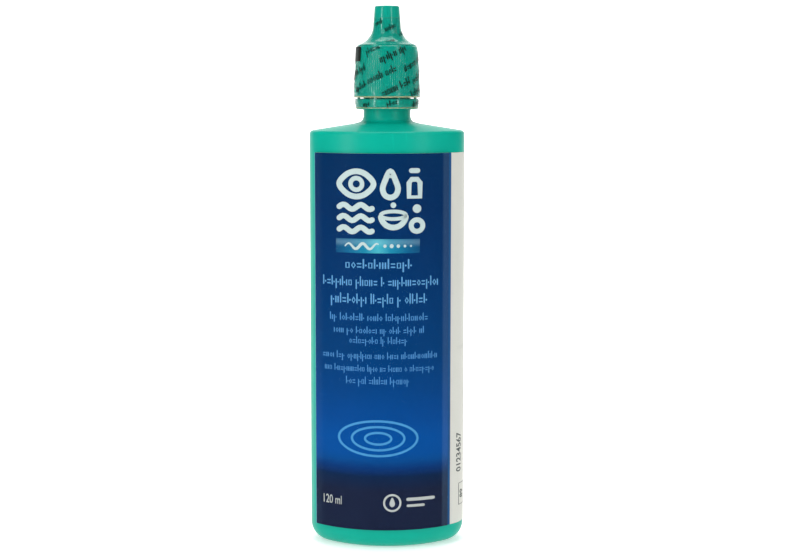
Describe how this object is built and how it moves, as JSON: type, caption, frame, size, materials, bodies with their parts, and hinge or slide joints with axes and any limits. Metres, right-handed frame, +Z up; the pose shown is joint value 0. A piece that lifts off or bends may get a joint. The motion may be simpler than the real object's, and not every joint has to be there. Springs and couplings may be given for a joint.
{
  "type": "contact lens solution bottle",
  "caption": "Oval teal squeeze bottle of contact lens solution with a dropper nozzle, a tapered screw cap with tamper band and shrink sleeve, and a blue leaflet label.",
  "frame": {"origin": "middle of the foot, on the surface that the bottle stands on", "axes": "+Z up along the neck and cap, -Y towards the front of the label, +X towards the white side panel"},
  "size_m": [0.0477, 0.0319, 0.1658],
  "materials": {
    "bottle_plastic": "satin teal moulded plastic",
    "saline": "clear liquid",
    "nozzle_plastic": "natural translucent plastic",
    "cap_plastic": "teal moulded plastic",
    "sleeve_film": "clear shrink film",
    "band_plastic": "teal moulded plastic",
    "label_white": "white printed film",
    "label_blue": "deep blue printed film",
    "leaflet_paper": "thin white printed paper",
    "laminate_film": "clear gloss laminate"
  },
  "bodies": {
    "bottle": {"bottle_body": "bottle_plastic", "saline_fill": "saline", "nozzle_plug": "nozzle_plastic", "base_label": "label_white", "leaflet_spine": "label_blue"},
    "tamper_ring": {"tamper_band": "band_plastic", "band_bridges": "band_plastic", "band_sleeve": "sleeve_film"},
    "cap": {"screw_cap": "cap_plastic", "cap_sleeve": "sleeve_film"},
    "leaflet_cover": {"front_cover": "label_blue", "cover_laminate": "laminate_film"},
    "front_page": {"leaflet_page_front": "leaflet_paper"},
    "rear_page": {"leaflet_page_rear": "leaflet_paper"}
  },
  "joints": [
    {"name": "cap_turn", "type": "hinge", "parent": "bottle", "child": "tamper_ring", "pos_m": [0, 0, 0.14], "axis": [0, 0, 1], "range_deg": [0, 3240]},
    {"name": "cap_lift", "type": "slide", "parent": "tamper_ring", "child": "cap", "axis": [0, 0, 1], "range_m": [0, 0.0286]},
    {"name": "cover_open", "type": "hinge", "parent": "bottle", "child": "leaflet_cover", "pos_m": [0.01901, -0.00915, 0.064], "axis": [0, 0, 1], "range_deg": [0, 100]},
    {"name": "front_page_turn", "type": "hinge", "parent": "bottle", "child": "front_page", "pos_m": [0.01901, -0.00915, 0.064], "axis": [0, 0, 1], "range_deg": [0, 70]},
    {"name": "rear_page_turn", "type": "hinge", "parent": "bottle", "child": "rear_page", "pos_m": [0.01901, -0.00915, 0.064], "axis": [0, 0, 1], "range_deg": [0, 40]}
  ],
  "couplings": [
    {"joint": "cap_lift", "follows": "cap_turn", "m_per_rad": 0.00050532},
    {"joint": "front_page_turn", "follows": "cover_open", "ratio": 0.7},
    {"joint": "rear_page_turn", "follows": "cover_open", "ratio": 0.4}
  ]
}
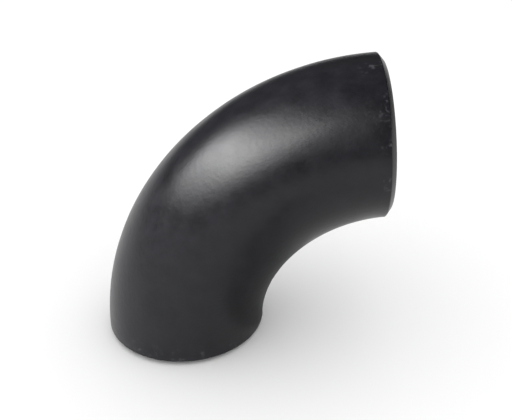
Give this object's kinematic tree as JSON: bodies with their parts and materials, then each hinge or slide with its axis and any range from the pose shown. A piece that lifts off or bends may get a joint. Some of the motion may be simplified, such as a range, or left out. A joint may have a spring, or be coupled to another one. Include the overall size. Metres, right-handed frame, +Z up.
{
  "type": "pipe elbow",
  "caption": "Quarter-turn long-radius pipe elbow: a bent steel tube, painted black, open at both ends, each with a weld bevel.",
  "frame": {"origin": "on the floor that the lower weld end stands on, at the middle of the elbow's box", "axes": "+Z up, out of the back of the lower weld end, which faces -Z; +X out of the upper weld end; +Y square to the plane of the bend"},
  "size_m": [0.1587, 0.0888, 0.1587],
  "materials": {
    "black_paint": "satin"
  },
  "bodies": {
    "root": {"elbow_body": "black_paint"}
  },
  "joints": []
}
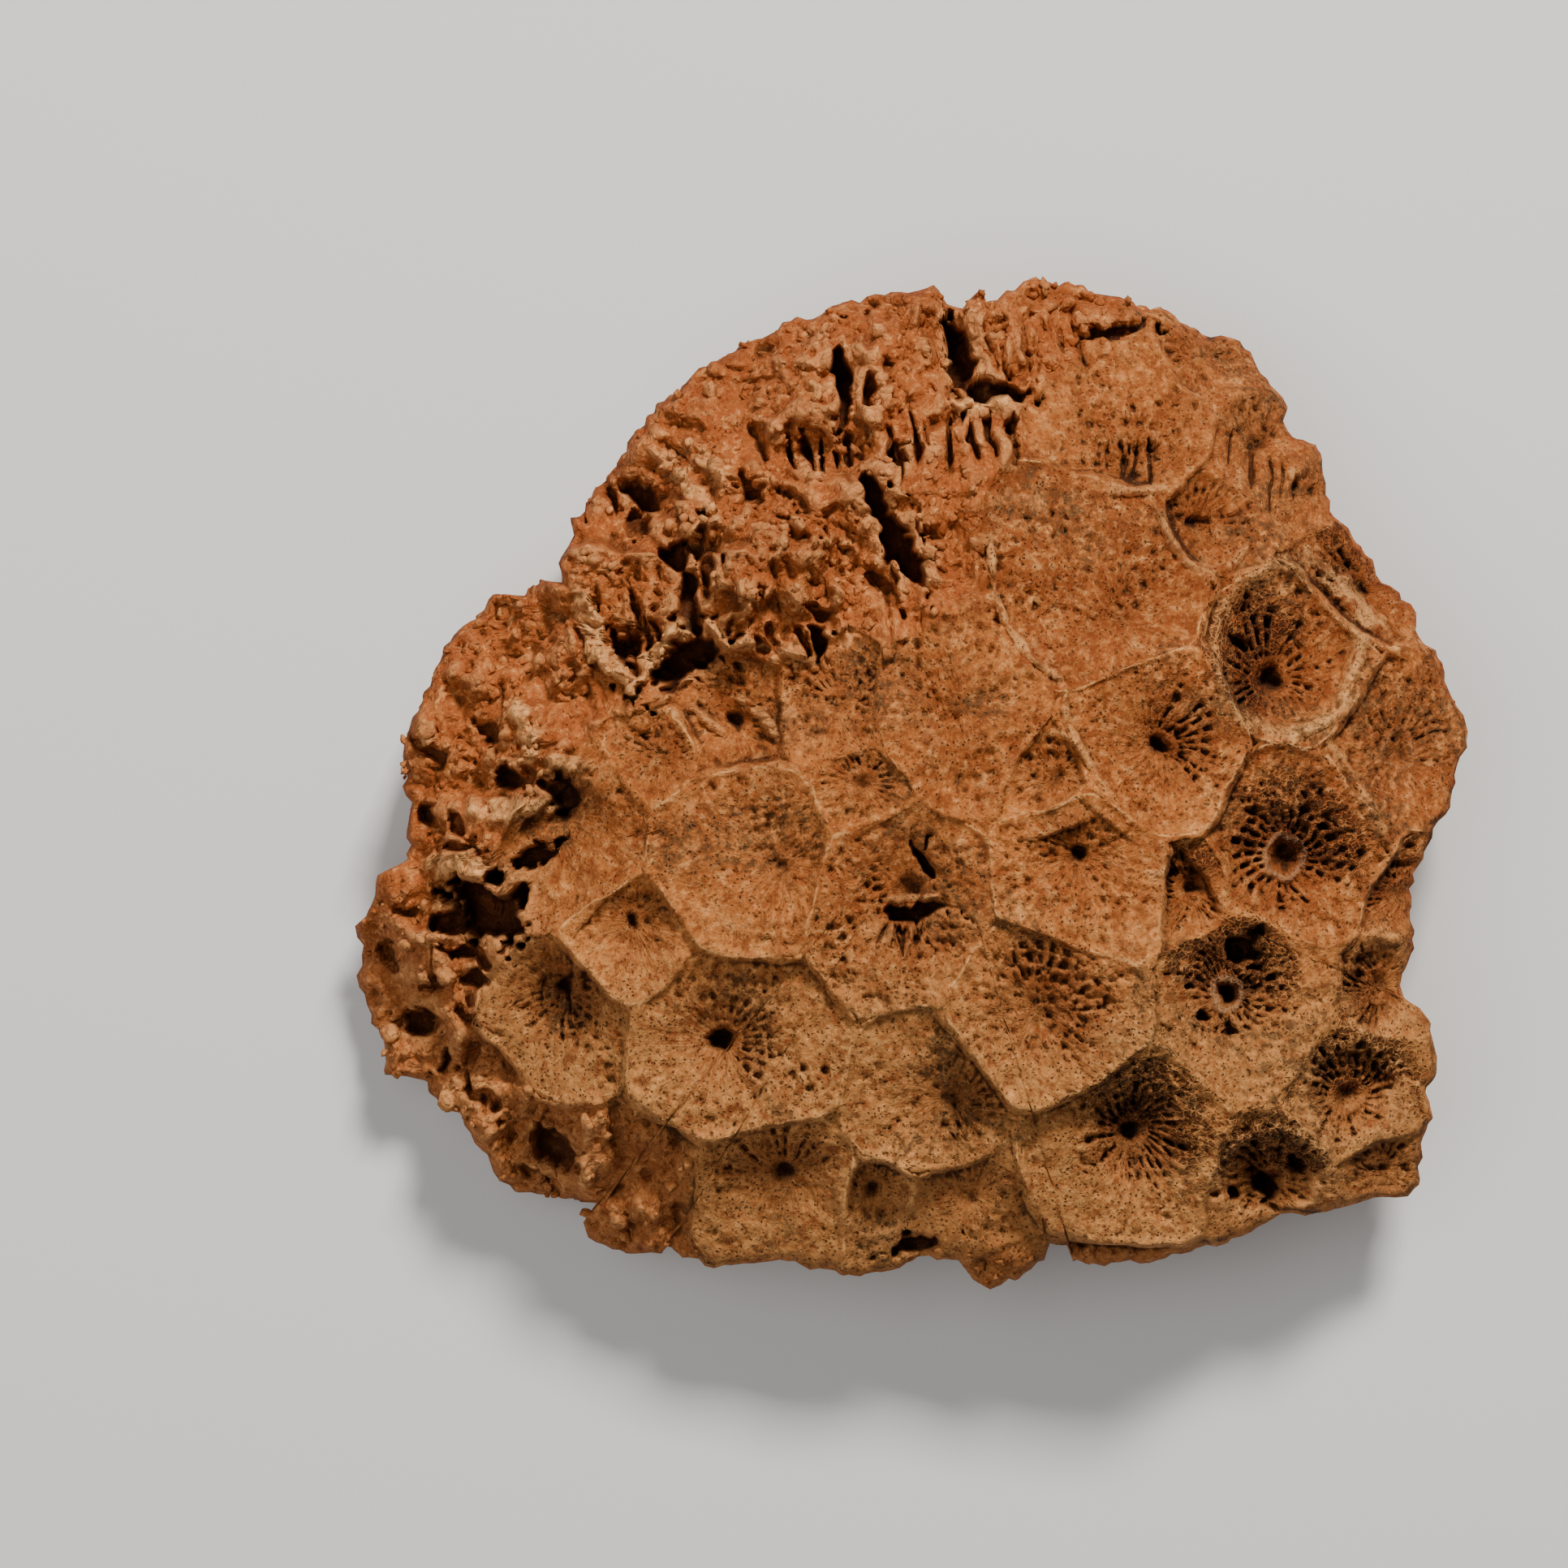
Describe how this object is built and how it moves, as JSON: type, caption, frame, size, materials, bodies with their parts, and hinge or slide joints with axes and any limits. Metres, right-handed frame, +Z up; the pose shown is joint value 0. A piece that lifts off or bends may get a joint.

+--

## Requirement:
Repeat the data above, word for word.

## Full output:
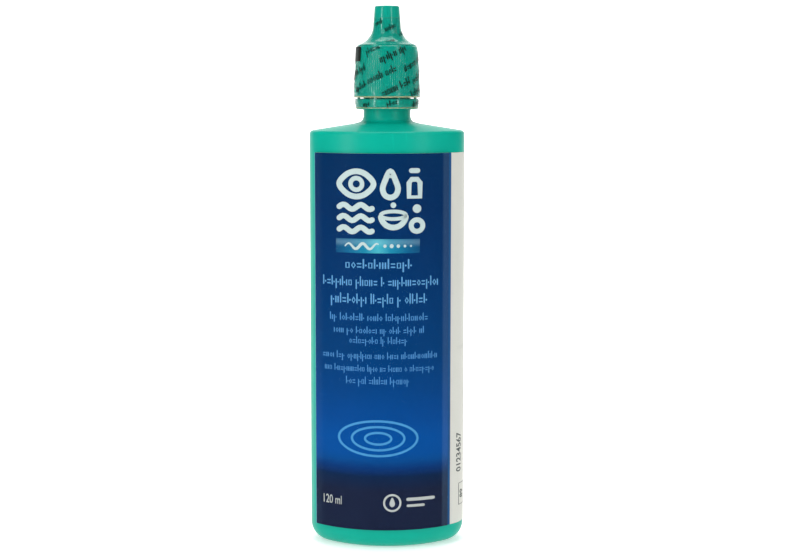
Describe how this object is built and how it moves, as JSON: type, caption, frame, size, materials, bodies with their parts, and hinge or slide joints with axes and any limits. Metres, right-handed frame, +Z up; the pose shown is joint value 0. A piece that lifts off or bends may get a joint. The motion may be simpler than the real object's, and not every joint has to be there. Springs and couplings may be given for a joint.
{
  "type": "contact lens solution bottle",
  "caption": "Oval teal squeeze bottle of contact lens solution with a dropper nozzle, a tapered screw cap with tamper band and shrink sleeve, and a blue leaflet label.",
  "frame": {"origin": "middle of the foot, on the surface that the bottle stands on", "axes": "+Z up along the neck and cap, -Y towards the front of the label, +X towards the white side panel"},
  "size_m": [0.0477, 0.0319, 0.1658],
  "materials": {
    "bottle_plastic": "satin teal moulded plastic",
    "saline": "clear liquid",
    "nozzle_plastic": "natural translucent plastic",
    "cap_plastic": "teal moulded plastic",
    "sleeve_film": "clear shrink film",
    "band_plastic": "teal moulded plastic",
    "label_white": "white printed film",
    "label_blue": "deep blue printed film",
    "leaflet_paper": "thin white printed paper",
    "laminate_film": "clear gloss laminate"
  },
  "bodies": {
    "bottle": {"bottle_body": "bottle_plastic", "saline_fill": "saline", "nozzle_plug": "nozzle_plastic", "base_label": "label_white", "leaflet_spine": "label_blue"},
    "tamper_ring": {"tamper_band": "band_plastic", "band_bridges": "band_plastic", "band_sleeve": "sleeve_film"},
    "cap": {"screw_cap": "cap_plastic", "cap_sleeve": "sleeve_film"},
    "leaflet_cover": {"front_cover": "label_blue", "cover_laminate": "laminate_film"},
    "front_page": {"leaflet_page_front": "leaflet_paper"},
    "rear_page": {"leaflet_page_rear": "leaflet_paper"}
  },
  "joints": [
    {"name": "cap_turn", "type": "hinge", "parent": "bottle", "child": "tamper_ring", "pos_m": [0, 0, 0.14], "axis": [0, 0, 1], "range_deg": [0, 3240]},
    {"name": "cap_lift", "type": "slide", "parent": "tamper_ring", "child": "cap", "axis": [0, 0, 1], "range_m": [0, 0.0286]},
    {"name": "cover_open", "type": "hinge", "parent": "bottle", "child": "leaflet_cover", "pos_m": [0.01901, -0.00915, 0.064], "axis": [0, 0, 1], "range_deg": [0, 100]},
    {"name": "front_page_turn", "type": "hinge", "parent": "bottle", "child": "front_page", "pos_m": [0.01901, -0.00915, 0.064], "axis": [0, 0, 1], "range_deg": [0, 70]},
    {"name": "rear_page_turn", "type": "hinge", "parent": "bottle", "child": "rear_page", "pos_m": [0.01901, -0.00915, 0.064], "axis": [0, 0, 1], "range_deg": [0, 40]}
  ],
  "couplings": [
    {"joint": "cap_lift", "follows": "cap_turn", "m_per_rad": 0.00050532},
    {"joint": "front_page_turn", "follows": "cover_open", "ratio": 0.7},
    {"joint": "rear_page_turn", "follows": "cover_open", "ratio": 0.4}
  ]
}
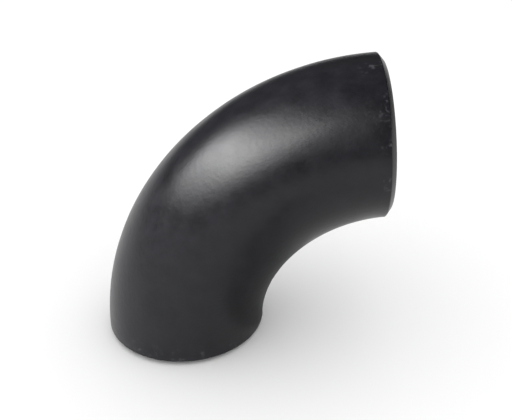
Give this object's kinematic tree as JSON: bodies with their parts and materials, then each hinge or slide with its axis and any range from the pose shown. A piece that lifts off or bends may get a joint. Some of the motion may be simplified, such as a range, or left out. A joint may have a spring, or be coupled to another one. Include the overall size. Metres, right-handed frame, +Z up.
{
  "type": "pipe elbow",
  "caption": "Quarter-turn long-radius pipe elbow: a bent steel tube, painted black, open at both ends, each with a weld bevel.",
  "frame": {"origin": "on the floor that the lower weld end stands on, at the middle of the elbow's box", "axes": "+Z up, out of the back of the lower weld end, which faces -Z; +X out of the upper weld end; +Y square to the plane of the bend"},
  "size_m": [0.1587, 0.0888, 0.1587],
  "materials": {
    "black_paint": "satin"
  },
  "bodies": {
    "root": {"elbow_body": "black_paint"}
  },
  "joints": []
}
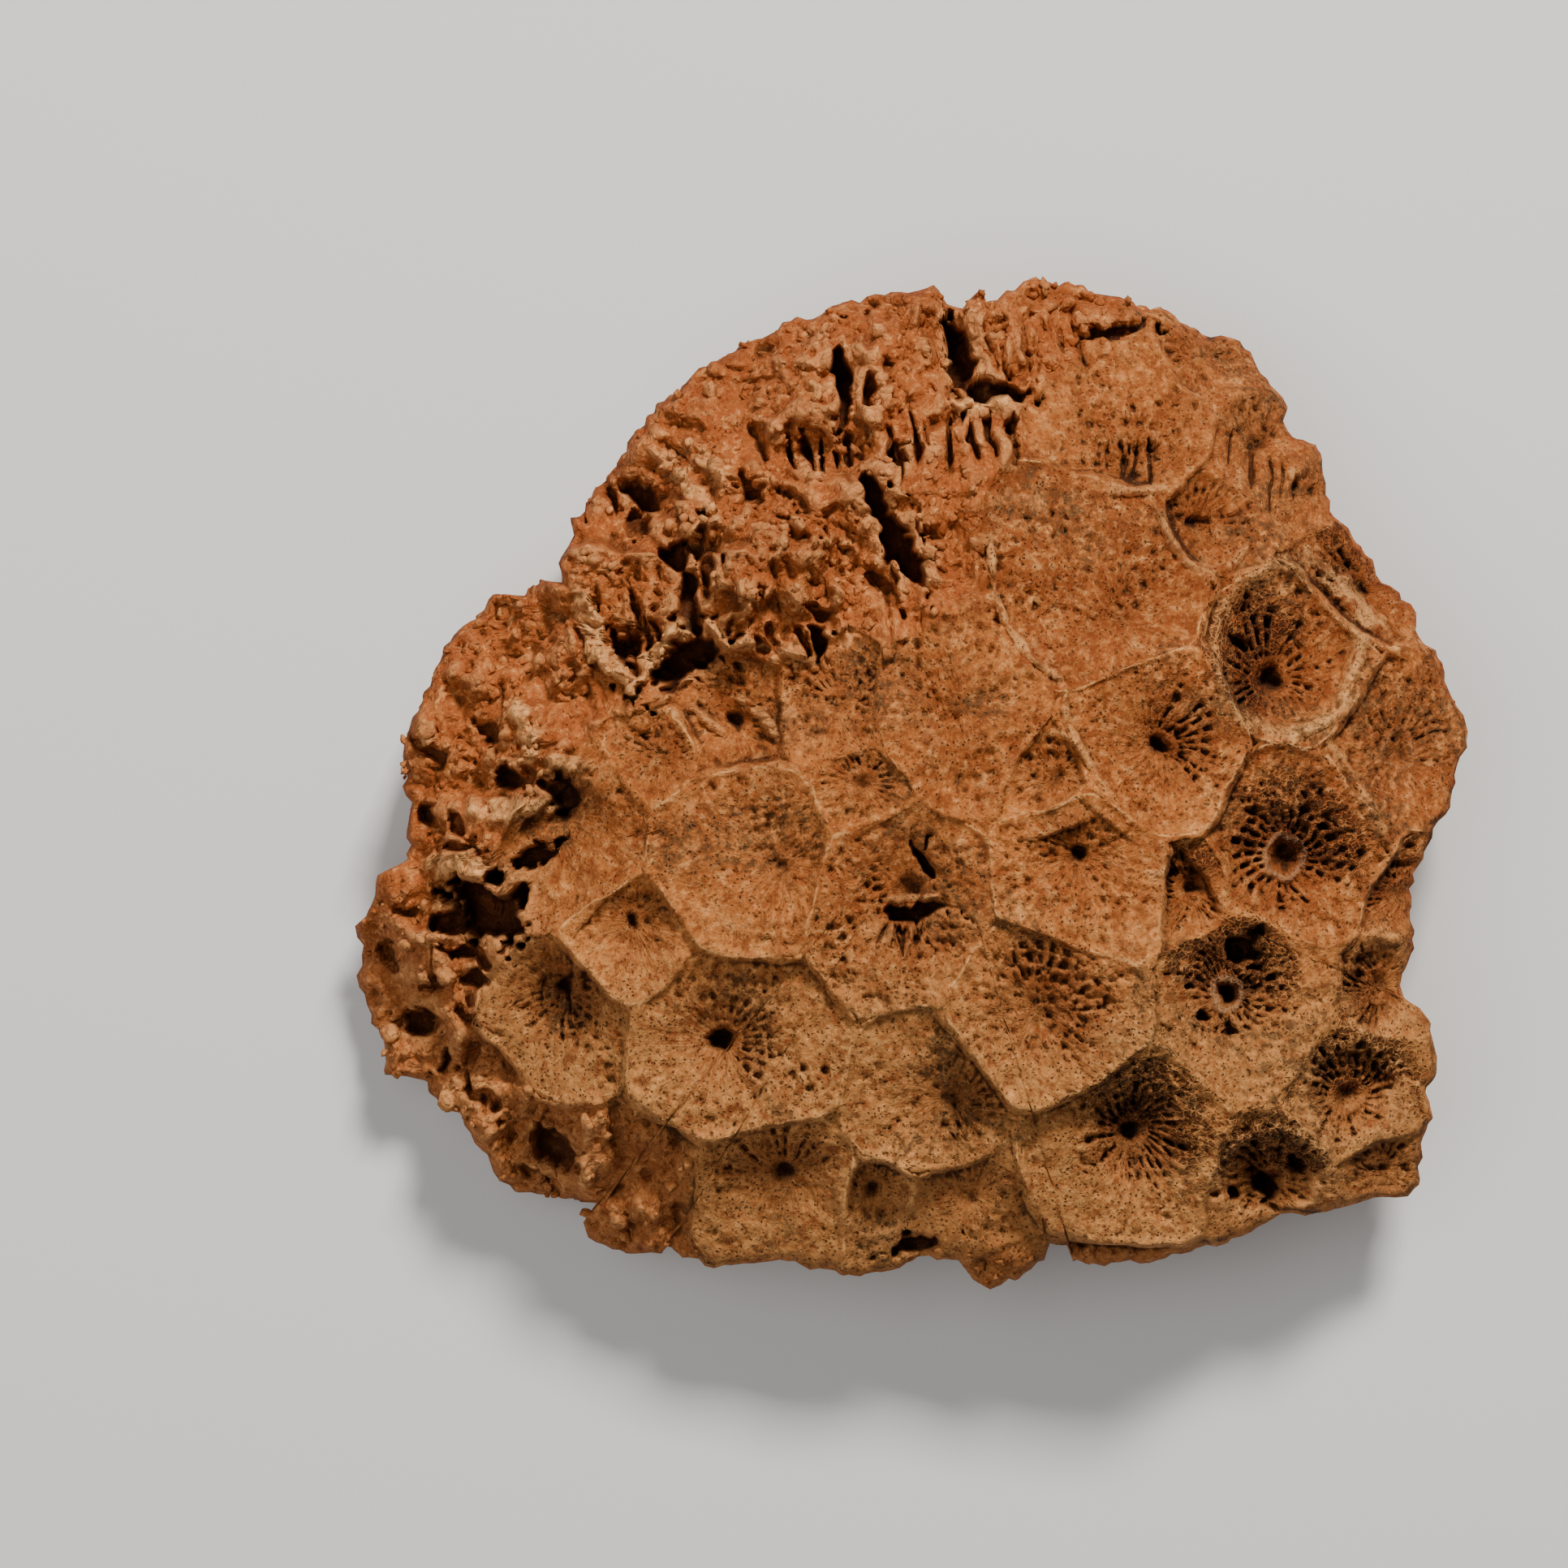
Describe how this object is built and how it moves, as JSON: type, caption, frame, size, materials, bodies with their parts, and hinge or slide joints with axes and any limits. Metres, right-handed frame, +Z up; the pose shown is joint value 0. A piece that lifts off or bends may get a joint.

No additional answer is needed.